- SOURCE MATERIAL -
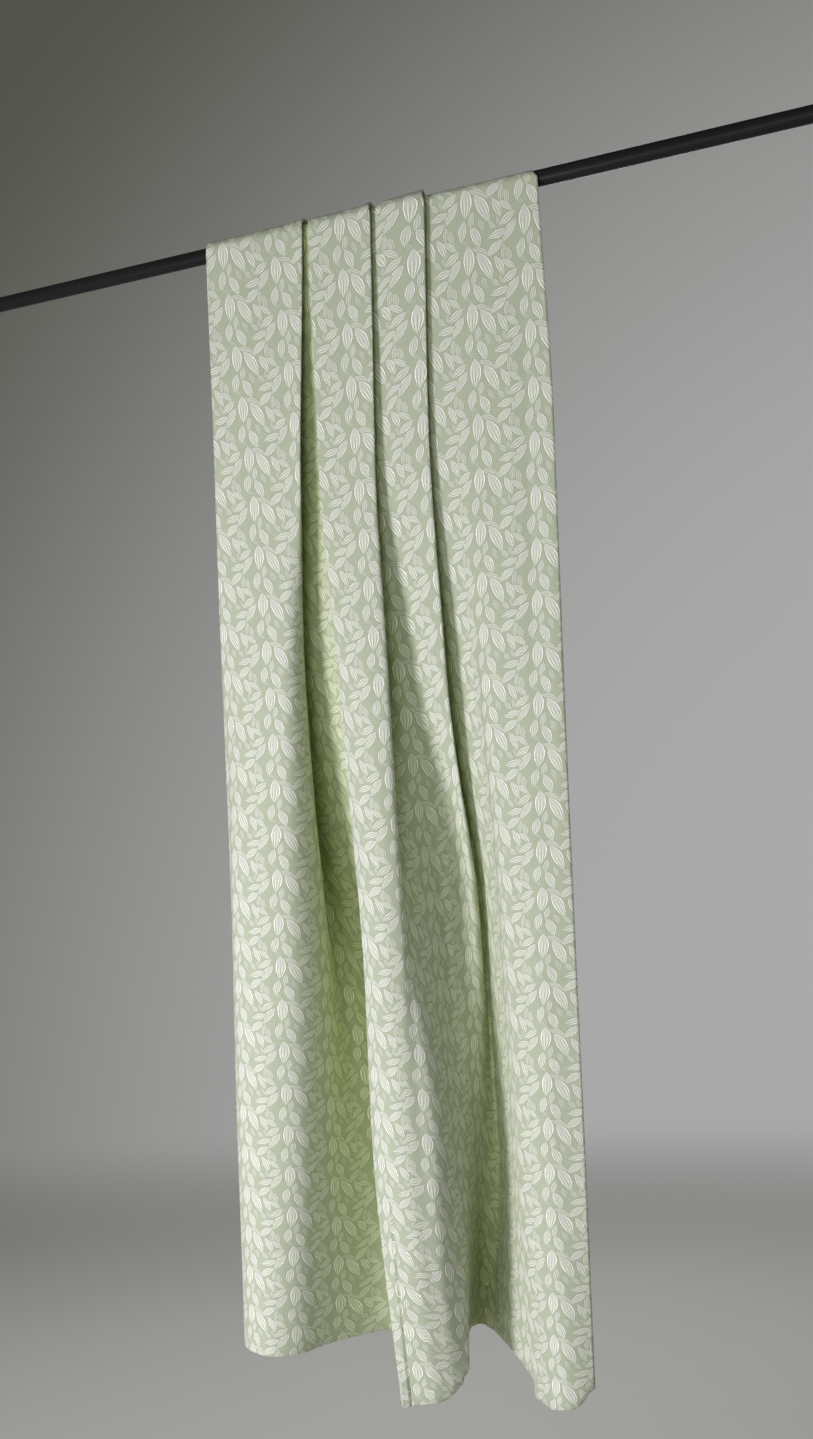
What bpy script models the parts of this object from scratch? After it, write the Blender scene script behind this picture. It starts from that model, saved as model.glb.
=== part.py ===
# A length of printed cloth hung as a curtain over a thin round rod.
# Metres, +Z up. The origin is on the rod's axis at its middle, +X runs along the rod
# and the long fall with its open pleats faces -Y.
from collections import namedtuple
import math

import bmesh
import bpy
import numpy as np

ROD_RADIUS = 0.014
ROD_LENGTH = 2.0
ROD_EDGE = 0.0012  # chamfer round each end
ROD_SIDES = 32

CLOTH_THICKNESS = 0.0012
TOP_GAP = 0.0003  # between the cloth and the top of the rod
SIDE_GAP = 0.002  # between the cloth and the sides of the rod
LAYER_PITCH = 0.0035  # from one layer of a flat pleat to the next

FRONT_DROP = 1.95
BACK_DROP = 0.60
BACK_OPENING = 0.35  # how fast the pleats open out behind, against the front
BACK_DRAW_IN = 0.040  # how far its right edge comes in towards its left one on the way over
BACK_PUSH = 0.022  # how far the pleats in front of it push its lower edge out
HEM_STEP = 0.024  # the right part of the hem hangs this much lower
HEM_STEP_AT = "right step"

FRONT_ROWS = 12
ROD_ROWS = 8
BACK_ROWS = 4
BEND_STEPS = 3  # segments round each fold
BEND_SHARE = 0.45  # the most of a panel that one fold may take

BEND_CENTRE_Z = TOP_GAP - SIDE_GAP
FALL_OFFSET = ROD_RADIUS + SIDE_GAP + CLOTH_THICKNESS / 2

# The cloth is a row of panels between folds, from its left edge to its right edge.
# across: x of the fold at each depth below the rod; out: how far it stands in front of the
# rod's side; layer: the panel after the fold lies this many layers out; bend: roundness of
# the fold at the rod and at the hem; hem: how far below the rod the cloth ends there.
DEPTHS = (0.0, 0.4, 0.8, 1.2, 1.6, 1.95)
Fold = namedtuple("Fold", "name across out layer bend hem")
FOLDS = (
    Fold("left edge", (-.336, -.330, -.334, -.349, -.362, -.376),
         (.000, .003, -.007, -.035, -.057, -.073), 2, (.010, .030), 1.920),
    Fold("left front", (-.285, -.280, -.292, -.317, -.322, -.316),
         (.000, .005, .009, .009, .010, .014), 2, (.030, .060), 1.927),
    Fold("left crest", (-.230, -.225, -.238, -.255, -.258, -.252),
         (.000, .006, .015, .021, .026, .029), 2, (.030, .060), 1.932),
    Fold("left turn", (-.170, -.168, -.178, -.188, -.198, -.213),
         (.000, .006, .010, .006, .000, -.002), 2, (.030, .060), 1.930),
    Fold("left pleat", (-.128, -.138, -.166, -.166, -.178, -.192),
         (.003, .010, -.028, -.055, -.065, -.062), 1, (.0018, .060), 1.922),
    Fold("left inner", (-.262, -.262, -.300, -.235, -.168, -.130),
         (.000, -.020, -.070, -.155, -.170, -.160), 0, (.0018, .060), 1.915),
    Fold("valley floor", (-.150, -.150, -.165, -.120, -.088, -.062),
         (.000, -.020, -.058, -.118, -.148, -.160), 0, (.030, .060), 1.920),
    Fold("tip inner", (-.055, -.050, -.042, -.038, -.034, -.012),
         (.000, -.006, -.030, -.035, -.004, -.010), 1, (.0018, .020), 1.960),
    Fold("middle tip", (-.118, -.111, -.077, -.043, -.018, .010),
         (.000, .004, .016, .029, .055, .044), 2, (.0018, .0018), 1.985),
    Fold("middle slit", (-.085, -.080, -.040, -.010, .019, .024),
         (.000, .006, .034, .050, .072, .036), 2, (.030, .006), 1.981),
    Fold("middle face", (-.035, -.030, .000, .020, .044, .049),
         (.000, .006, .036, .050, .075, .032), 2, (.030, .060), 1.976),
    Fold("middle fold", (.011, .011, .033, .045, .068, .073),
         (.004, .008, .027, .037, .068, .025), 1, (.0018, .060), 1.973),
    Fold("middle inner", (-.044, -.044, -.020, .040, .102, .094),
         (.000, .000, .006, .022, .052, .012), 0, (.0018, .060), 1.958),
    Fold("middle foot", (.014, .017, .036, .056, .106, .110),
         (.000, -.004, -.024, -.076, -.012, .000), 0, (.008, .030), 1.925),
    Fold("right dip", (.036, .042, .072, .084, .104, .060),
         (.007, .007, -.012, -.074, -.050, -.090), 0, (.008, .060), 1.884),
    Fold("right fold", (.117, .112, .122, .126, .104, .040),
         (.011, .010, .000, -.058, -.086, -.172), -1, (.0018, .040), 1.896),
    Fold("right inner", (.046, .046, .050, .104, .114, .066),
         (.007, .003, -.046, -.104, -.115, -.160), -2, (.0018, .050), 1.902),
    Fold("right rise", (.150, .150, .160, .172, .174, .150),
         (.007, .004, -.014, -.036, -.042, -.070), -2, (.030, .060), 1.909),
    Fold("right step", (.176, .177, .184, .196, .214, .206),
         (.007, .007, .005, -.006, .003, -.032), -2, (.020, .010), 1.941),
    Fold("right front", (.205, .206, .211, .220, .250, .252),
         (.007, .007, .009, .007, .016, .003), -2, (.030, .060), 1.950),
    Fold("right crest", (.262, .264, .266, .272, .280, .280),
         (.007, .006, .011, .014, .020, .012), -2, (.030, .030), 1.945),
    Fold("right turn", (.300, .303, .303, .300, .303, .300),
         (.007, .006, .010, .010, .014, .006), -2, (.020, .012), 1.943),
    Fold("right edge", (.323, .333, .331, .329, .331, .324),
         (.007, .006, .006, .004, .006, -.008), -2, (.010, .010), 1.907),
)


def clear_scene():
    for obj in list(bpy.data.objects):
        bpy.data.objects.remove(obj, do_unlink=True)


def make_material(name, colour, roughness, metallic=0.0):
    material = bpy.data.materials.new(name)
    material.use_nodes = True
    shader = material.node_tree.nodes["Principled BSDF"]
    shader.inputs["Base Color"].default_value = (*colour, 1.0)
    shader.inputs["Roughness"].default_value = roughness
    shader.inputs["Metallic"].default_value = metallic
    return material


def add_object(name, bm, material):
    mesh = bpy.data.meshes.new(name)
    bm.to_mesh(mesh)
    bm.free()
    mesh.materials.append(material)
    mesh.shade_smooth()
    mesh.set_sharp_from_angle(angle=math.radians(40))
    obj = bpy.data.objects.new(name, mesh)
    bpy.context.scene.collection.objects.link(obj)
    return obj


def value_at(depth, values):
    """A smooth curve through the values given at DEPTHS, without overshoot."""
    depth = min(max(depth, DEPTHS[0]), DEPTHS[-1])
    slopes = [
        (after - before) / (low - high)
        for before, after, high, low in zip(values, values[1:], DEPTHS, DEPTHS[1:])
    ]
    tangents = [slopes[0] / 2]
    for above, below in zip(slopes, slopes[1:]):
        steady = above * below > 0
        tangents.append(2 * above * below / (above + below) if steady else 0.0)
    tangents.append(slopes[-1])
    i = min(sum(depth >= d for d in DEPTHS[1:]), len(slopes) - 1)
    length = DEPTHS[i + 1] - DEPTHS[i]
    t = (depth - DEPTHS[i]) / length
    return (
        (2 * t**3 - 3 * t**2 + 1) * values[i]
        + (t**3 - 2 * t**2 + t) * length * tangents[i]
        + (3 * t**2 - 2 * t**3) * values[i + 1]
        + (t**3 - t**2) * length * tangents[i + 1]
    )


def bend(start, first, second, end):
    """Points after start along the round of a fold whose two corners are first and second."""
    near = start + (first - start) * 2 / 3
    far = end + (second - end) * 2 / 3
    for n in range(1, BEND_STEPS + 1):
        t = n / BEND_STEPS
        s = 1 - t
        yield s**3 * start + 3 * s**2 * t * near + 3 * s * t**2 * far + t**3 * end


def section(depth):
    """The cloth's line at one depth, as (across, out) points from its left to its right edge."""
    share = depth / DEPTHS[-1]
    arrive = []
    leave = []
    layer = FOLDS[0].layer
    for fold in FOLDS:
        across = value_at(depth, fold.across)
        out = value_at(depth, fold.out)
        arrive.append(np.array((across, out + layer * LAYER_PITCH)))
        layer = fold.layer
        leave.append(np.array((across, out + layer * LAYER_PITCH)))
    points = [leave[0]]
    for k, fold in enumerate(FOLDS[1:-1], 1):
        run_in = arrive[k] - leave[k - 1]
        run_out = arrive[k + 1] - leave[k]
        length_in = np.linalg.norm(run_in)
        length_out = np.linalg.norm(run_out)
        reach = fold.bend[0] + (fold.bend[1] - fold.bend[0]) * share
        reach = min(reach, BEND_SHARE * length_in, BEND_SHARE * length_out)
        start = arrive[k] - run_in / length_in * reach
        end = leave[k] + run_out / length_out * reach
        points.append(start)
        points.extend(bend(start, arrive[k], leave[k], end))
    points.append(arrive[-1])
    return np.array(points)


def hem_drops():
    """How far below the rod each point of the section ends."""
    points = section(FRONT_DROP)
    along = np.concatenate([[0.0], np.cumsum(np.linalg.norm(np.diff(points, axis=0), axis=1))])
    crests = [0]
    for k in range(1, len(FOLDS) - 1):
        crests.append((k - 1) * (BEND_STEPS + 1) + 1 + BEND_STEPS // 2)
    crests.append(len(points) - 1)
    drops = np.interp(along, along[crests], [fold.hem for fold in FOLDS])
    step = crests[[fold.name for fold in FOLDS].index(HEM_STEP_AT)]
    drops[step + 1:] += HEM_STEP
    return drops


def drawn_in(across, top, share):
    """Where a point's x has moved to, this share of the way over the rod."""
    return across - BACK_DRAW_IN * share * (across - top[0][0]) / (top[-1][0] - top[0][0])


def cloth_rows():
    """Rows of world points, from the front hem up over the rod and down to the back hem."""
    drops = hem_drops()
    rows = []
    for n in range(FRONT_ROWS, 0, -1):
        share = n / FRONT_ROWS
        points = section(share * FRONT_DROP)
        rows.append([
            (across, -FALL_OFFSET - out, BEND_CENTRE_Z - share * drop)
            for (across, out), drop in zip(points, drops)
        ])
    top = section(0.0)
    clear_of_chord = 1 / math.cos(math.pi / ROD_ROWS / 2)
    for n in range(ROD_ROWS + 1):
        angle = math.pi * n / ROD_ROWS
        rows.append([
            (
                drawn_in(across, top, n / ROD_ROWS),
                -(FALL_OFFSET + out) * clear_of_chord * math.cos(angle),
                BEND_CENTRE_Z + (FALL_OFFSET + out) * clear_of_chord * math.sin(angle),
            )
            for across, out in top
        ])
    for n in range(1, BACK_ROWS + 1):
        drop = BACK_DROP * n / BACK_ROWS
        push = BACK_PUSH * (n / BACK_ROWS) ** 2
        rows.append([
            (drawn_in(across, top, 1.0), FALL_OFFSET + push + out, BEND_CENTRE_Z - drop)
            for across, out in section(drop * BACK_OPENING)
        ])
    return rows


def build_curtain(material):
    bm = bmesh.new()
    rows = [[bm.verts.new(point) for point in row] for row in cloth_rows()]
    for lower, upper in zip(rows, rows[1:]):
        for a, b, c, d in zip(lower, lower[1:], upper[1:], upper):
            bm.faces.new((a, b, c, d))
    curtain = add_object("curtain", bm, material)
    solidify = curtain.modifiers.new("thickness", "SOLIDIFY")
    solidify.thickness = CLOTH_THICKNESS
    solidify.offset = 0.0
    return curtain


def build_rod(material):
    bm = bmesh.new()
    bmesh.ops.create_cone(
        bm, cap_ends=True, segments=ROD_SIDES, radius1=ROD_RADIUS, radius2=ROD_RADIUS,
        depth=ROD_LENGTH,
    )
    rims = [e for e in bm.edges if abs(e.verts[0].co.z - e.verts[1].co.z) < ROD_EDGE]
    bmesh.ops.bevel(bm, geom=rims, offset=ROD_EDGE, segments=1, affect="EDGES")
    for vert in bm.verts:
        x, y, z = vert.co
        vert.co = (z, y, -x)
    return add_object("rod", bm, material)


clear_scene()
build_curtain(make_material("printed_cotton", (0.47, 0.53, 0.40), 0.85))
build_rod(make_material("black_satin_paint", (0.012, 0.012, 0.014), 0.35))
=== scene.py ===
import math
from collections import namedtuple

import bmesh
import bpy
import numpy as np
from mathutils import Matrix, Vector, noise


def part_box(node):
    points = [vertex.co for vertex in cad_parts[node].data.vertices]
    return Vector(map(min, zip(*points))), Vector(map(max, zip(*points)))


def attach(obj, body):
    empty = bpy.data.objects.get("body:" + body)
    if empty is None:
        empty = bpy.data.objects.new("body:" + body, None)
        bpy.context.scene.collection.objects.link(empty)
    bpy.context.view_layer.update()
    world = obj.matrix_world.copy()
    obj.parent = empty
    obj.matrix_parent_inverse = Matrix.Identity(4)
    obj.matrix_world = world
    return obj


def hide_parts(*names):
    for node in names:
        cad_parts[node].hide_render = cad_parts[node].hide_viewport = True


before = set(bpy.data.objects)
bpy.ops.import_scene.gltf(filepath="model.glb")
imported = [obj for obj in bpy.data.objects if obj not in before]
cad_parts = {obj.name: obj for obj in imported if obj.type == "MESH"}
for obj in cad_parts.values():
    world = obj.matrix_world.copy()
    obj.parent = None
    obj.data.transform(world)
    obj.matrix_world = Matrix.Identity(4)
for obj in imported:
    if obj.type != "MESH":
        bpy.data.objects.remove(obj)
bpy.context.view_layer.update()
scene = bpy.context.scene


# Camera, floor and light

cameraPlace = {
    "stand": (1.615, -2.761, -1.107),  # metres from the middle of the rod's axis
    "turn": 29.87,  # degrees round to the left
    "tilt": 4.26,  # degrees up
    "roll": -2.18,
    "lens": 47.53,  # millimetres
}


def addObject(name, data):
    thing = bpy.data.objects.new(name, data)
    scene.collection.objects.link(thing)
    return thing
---
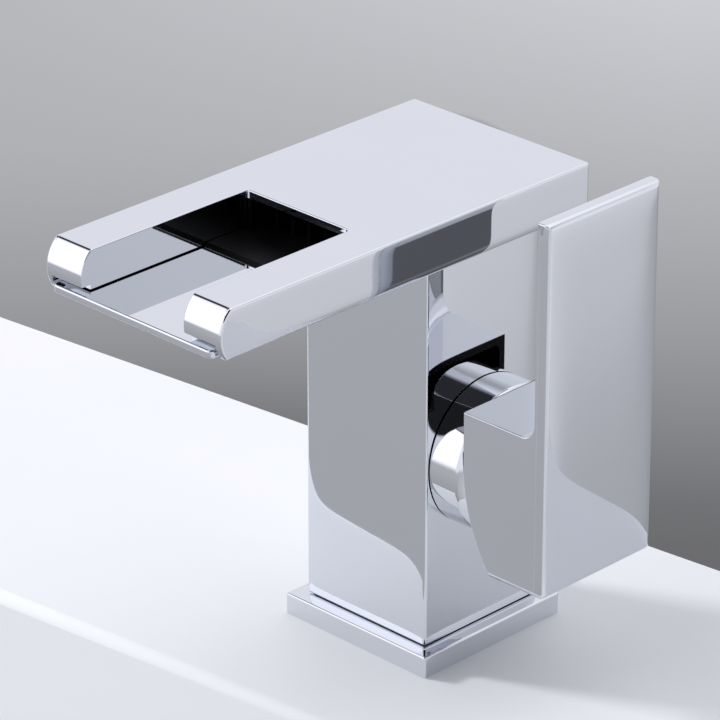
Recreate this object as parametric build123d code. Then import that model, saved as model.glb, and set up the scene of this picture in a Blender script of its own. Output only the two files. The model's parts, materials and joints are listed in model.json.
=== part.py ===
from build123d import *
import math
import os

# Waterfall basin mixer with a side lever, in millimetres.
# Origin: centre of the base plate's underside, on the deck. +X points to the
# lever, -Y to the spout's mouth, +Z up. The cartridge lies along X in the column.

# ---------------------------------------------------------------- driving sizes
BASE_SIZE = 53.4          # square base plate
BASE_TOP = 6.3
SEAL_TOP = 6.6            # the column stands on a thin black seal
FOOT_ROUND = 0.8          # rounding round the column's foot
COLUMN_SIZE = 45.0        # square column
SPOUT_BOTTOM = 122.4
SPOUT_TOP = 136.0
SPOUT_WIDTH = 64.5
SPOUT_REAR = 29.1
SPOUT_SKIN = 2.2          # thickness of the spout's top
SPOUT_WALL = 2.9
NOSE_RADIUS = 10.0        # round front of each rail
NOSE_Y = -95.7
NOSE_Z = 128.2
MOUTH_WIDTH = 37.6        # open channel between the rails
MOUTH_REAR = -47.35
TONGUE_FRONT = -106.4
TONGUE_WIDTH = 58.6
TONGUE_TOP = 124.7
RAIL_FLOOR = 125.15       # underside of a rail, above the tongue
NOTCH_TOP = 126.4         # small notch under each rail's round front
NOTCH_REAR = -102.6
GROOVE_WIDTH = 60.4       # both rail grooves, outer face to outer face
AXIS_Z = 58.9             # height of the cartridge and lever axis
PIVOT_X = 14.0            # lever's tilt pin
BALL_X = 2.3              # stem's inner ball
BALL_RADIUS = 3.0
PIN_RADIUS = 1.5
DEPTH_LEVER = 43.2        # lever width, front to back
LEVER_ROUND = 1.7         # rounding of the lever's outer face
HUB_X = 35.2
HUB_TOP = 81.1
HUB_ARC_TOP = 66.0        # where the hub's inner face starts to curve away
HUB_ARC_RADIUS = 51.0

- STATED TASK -
Beginning with the line that contains "rims = [e for" and ending with the line that contains "zip(*points))), Vector(map(max, zip(*points)))", repeat exactly those lines and no others.

- FULL ANSWER -
    rims = [e for e in bm.edges if abs(e.verts[0].co.z - e.verts[1].co.z) < ROD_EDGE]
    bmesh.ops.bevel(bm, geom=rims, offset=ROD_EDGE, segments=1, affect="EDGES")
    for vert in bm.verts:
        x, y, z = vert.co
        vert.co = (z, y, -x)
    return add_object("rod", bm, material)


clear_scene()
build_curtain(make_material("printed_cotton", (0.47, 0.53, 0.40), 0.85))
build_rod(make_material("black_satin_paint", (0.012, 0.012, 0.014), 0.35))
=== scene.py ===
import math
from collections import namedtuple

import bmesh
import bpy
import numpy as np
from mathutils import Matrix, Vector, noise


def part_box(node):
    points = [vertex.co for vertex in cad_parts[node].data.vertices]
    return Vector(map(min, zip(*points))), Vector(map(max, zip(*points)))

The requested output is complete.